Military experience, whether in training camps or actual jihadist battles, increases the zeal and lethality of attackers. Fortunately, the flow of Western volunteers to warzones has slowed to “a dribble”, say security sources. But militants jailed for terrorism offences during earlier periods of violence can inspire and organise others once released from prison.

Some jihadists might be lurking among the mass of migrants moving to Europe and America. Nine people of central Asian extraction, arrested in Germany and the Netherlands last July for allegedly plotting attacks on behalf of IS, had come from Ukraine.

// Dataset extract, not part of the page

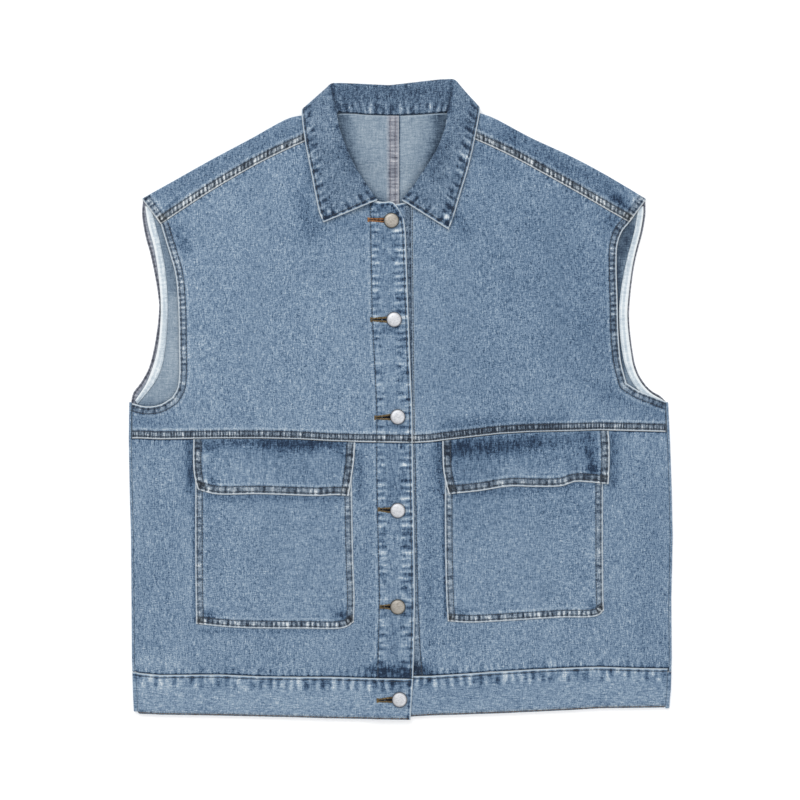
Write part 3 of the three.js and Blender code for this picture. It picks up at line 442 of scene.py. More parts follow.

In America, hundreds of people with possible links to terrorism have been found crossing the Mexican and Canadian borders since 2022. But Ms Abizaid says there is no evidence of known “operatives” trying to slip across land borders.

If they do attack, officials fear jihadists might import technologies from foreign battlefields, such as drones that drop munitions and bombs without metal parts. Encrypted communications — in apps, video games or the metaverse — make it easier for militants to organise. Artificial intelligence, perhaps including deep fakes, facilitates the production and translation of propaganda.

Always alert

Western intelligence agencies thus have a daunting task, tracking a mosaic of jihadists abroad while trying to spot self-starting ones at home. They must also watch far-right terrorists, usually self-radicalised, who both hate Muslims and often learn from jihadist manuals. And they must monitor an older threat: terrorism sponsored by radical states such as Iran.

Ultimately jihadism reflects the profound problems of the greater Middle East. The West lacks the power to fix them and has often made them worse.

Part of the answer lies in close intelligence cooperation. America warned Russia of the looming attack in Moscow, a sign of its central role in global counter-terrorism.

The strike on Zawahiri, moreover, showed America’s ability to hit terrorists “over the horizon”. However funds and personnel have been shifted to other priorities, such as confronting the threat from Russia and China. The West may have hoped to end the war on terrorism. But the terrorists are still at war.